> _Records for processing_
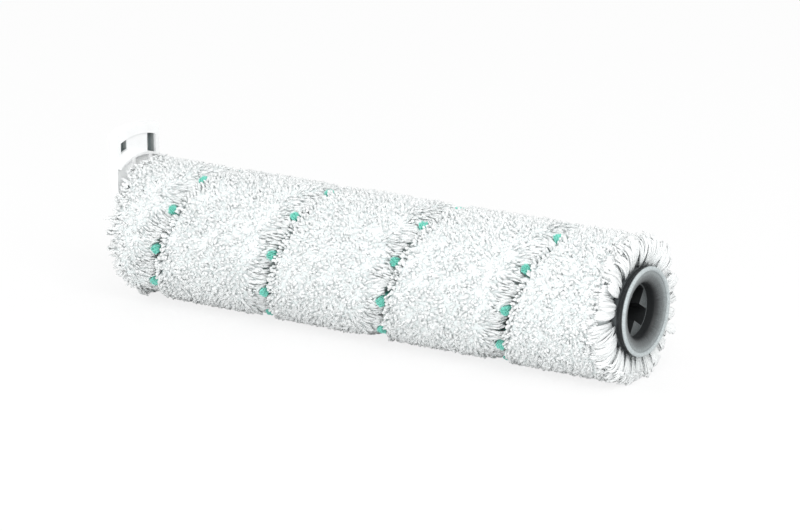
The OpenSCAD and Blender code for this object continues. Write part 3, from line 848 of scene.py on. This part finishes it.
class ROLL_OT_finish_moulded(bpy.types.Operator):
    """Finish the moulded plastic and rubber pieces"""

    bl_idname = "roll.finish_moulded"
    bl_label = "Finish plastic and rubber"

    def execute(self, context):
        dress(moulded_material("core plastic", (0.1, 0.11, 0.115, 1), 0.5), "core_tube")
        # The socket's second colour is painted shade for its collar's side, its bore and their recess.
        dress(socket_material("socket plastic", (0.3, 0.33, 0.335, 1), (0.02, 0.022, 0.023, 1)),
              "drive_socket")
        # The end cap's second colour is painted shade in the two pockets of its tab.
        dress(cap_material("cap plastic", (0.9, 0.91, 0.91, 1), (0.14, 0.17, 0.17, 1), 0.42),
              "end_cap")
        dress(moulded_material("housing plastic", (0.72, 0.74, 0.74, 1), 0.5),
              "bearing_housing", "spacer_bush")
        dress(moulded_material("cage nylon", (0.72, 0.64, 0.44, 1), 0.4), "bearing_cage")
        dress(rubber_material("seal rubber", (0.02, 0.021, 0.022, 1)), "tube_seal_rings",
              "dust_seal", "bearing_shield_outer", "bearing_shield_inner")
        return {"FINISHED"}


class ROLL_OT_finish_steel(bpy.types.Operator):
    """Finish the bearing, the axle and the other steel pieces"""

    bl_idname = "roll.finish_steel"
    bl_label = "Finish steel"

    def execute(self, context):
        dress(steel_material("turned steel", (0.6, 0.61, 0.62, 1), 0.3),
              "stub_axle", "thrust_washer", "tuft_anchors")
        dress(steel_material("bearing steel", (0.56, 0.57, 0.58, 1), 0.24),
              "bearing_outer_race", "bearing_inner_race")
        dress(steel_material("polished steel", (0.7, 0.71, 0.72, 1), 0.14), "bearing_balls")
        dress(steel_material("spring steel", (0.24, 0.25, 0.26, 1), 0.42),
              "bearing_circlip", "axle_clip")
        return {"FINISHED"}


class ROLL_OT_set_stage(bpy.types.Operator):
    """Set the pale floor, the soft light and the camera"""

    bl_idname = "roll.set_stage"
    bl_label = "Set the stage"

    def execute(self, context):
        look = context.scene.stage_look
        lay_floor(sizes().rest_height)
        light_world(look.sky_strength)
        hang_lamp("key", (0.62, -0.42, 0.72), 0.6, look.key_power)
        hang_lamp("fill", (0.1, -0.95, -0.01), 0.7, look.fill_power)
        place_camera(look.camera_place, look.camera_aim, look.focal_length)
        context.scene.view_settings.view_transform = "Standard"
        return {"FINISHED"}


def seen_rays(start):
    """1 for the rays by which the background is seen: straight, mirrored or through glass."""
    rays = start.node("ShaderNodeLightPath").output.node.outputs
    seen = [Socket(start.tree, rays[name]) for name in
            ("Is Camera Ray", "Is Glossy Ray", "Is Transmission Ray")]
    return start.math("MAXIMUM", start.math("MAXIMUM", seen[0], seen[1]), seen[2])


def lay_floor(height):
    """A wide pale floor at the height of the roll's flat, bright to the eye, with a soft shadow."""
    half = 30.0
    edge = np.array([-half, half])
    points = np.stack(np.broadcast_arrays(edge[:, None], edge[None, :], height), axis=-1)
    floor = grid_mesh("floor", points[:, ::-1], wrap=False)
    material, start = start_material("pale floor", base_color=(0.9, 0.9, 0.9, 1), roughness=0.9)
    tree = material.node_tree
    paint = Socket(tree, tree.nodes["Principled BSDF"].outputs[0])
    glow = start.node("ShaderNodeEmission", None, {"Color": (1, 1, 1, 1), "Strength": 1.0})
    floor_mix = start.node("ShaderNodeMixShader", None,
                           {0: seen_rays(start) * 0.82, 1: paint, 2: glow})
    tree.links.new(floor_mix.output, tree.nodes["Material Output"].inputs["Surface"])
    floor.data.materials.append(material)


def light_world(strength):
    """An even white sky of the given strength, seen as plain white."""
    world = bpy.data.worlds.new("soft sky")
    world.use_nodes = True
    bpy.context.scene.world = world
    start = Socket(world.node_tree)
    background = world.node_tree.nodes["Background"]
    background.inputs["Color"].default_value = (1, 1, 1, 1)
    level = seen_rays(start) * (1 - strength) + strength
    world.node_tree.links.new(level.output, background.inputs["Strength"])


def hang_lamp(name, place, size, power):
    """A square soft lamp that points at the middle of the roll."""
    lamp = bpy.data.lights.new(name, "AREA")
    lamp.shape = "SQUARE"
    lamp.size = size
    lamp.energy = power
    stand = bpy.data.objects.new(name, lamp)
    middle = (Vector(cad_box[0]) + Vector(cad_box[1])) / 2
    stand.location = middle + Vector(place)
    stand.rotation_euler = (middle - stand.location).to_track_quat("-Z", "Y").to_euler()
    bpy.context.scene.collection.objects.link(stand)


def place_camera(place, aim, focal_length):
    """A level camera at the photographer's place."""
    lens = bpy.data.cameras.new("camera")
    lens.lens = focal_length
    lens.sensor_width = 36
    lens.clip_start, lens.clip_end = 0.05, 100
    camera = bpy.data.objects.new("camera", lens)
    camera.location = place
    camera.rotation_euler = (Vector(aim) - Vector(place)).to_track_quat("-Z", "Y").to_euler()
    bpy.context.scene.collection.objects.link(camera)
    bpy.context.scene.camera = camera


OPERATORS = (ROLL_OT_set_stage, ROLL_OT_lay_backing, ROLL_OT_grow_pile, ROLL_OT_fan_ends,
             ROLL_OT_set_bristles, ROLL_OT_finish_moulded, ROLL_OT_finish_steel)
SETTINGS = {"roll_sizes": RollSizes, "pile_look": PileLook, "bristle_look": BristleLook,
            "stage_look": StageLook}


class VIEW3D_PT_brush_roll(bpy.types.Panel):
    """Sizes, looks and steps of the brush roll"""

    bl_label = "Brush roll"
    bl_space_type = "VIEW_3D"
    bl_region_type = "UI"
    bl_category = "Brush roll"

    def draw(self, context):
        for name, group in SETTINGS.items():
            box = self.layout.box()
            for setting in group.__annotations__:
                box.prop(getattr(context.scene, name), setting)
        for step in OPERATORS:
            self.layout.operator(step.bl_idname)


def register():
    for group in SETTINGS.values():
        bpy.utils.register_class(group)
    for name, group in SETTINGS.items():
        setattr(bpy.types.Scene, name, bpy.props.PointerProperty(type=group))
    for kind in (*OPERATORS, VIEW3D_PT_brush_roll):
        bpy.utils.register_class(kind)


def unregister():
    for kind in (VIEW3D_PT_brush_roll, *reversed(OPERATORS)):
        bpy.utils.unregister_class(kind)
    for name in SETTINGS:
        delattr(bpy.types.Scene, name)
    for group in SETTINGS.values():
        bpy.utils.unregister_class(group)


def main():
    register()
    for step in OPERATORS:
        category, name = step.bl_idname.split(".")
        getattr(getattr(bpy.ops, category), name)()


if __name__ == "__main__":
    main()
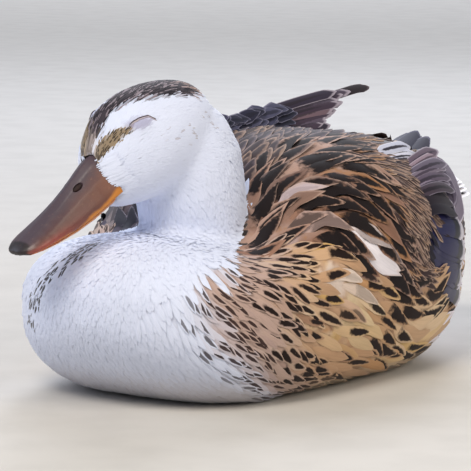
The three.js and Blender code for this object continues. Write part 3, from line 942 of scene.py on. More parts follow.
    def _paint_flank(self, p: Array, zones: Array, luck: Array, made: Paint) -> None:
        """Tan feathers with a dark drop each, bolder to the rear."""
        rng, count, y = self.rng, len(p), p[:, 1]
        flank = np.isin(zones, (Zone.FLANK, Zone.BELLY, Zone.FORE_FLANK, Zone.BORDER))
        tan = mix(Tone.TAN, Tone.SAND, ramp(waves(p, 26, 4.0), -0.5, 0.9))
        tan = mix(tan, Tone.OCHRE, 0.7 * ramp(luck + 0.4 * waves(p, 15, 6.0), 0.85, 1.05) * (y > -50))
        tan = mix(tan, Tone.UMBER, ramp(luck, 0.2, 0.0))
        tan = mix(tan, Tone.STRAW, 0.6 * ramp(waves(p, 12, 8.0), 0.5, 0.9) * (y > -55))
        tan = mix(tan, Tone.ROSE, 0.85 * ramp(self.whiteness(p), -50, -12))
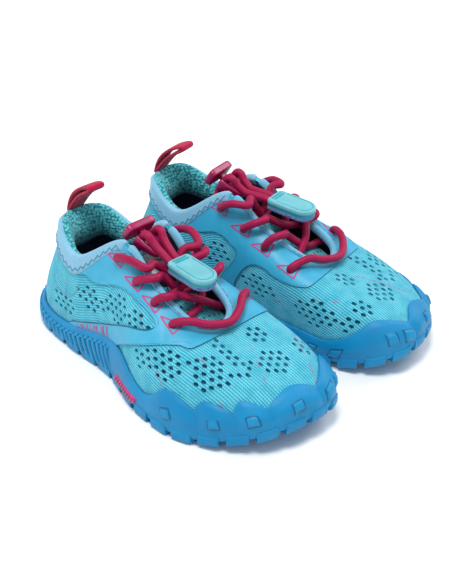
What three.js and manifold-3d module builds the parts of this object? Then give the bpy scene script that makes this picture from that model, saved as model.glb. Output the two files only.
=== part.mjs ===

> _Directions for this task_
Starting at the line that contains "What three.js and", retype each line through the end of the listing above and nothing else.

> _Response to this task_
What three.js and manifold-3d module builds the parts of this object? Then give the bpy scene script that makes this picture from that model, saved as model.glb. Output the two files only.
=== part.mjs ===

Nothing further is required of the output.